Develop measures to prevent the hostile use of GPS and its augmentations to ensure that the United States retains a military advantage without unduly disrupting or degrading civilian uses.
The Department of Transportation will:
Serve as the lead agency within the U.S. Government for all Federal civil GPS matters.
Develop and implement U.S. Government augmentations to the basic GPS for transportation applications.
In cooperation with the Departments of Commerce, Defense and State, take the lead in promoting commercial applications of GPS technologies and the acceptance of GPS and U.S. Government augmentations as standards in domestic and international transportation systems.
In cooperation with other departments and agencies, coordinate U.S. Government-provided GPS civil augmentation systems to minimize cost and duplication of effort.
The Department of State will:
In cooperation with appropriate departments and agencies, consult with foreign governments and other international organizations to assess the feasibility of developing bilateral or multilateral guidelines on the provision and use of GPS services.
Coordinate the interagency review of instructions to U.S. delegations to bilateral consultations and multilateral conferences related to the planning, operation, management, and use of GPS and related augmentation systems.
Coordinate the interagency review of international agreements with foreign governments and international organizations concerning international use of GPS and related augmentation systems.

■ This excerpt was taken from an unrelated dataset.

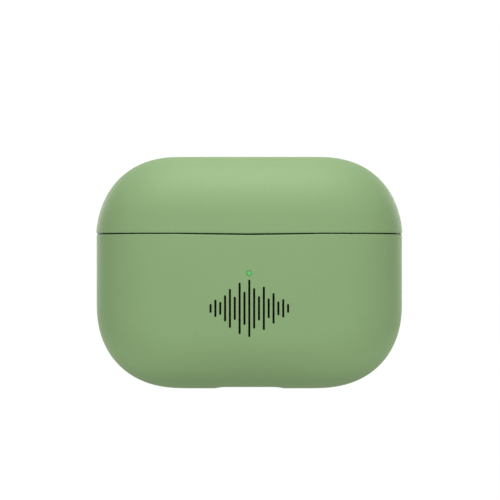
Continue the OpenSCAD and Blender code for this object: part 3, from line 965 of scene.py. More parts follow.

Beginning in 2000, the President will make an annual determination on continued use of GPS Selective Availability. To support this determination, the Secretary of Defense, in cooperation with the Secretary of Transportation, the Director of Central Intelligence, and heads of other appropriate departments and agencies, shall provide an assessment and recommendation on continued SA use. This recommendation shall be provided to the President through the Assistant to the President for National Security Affairs and the Assistant to the President for Science and Technology.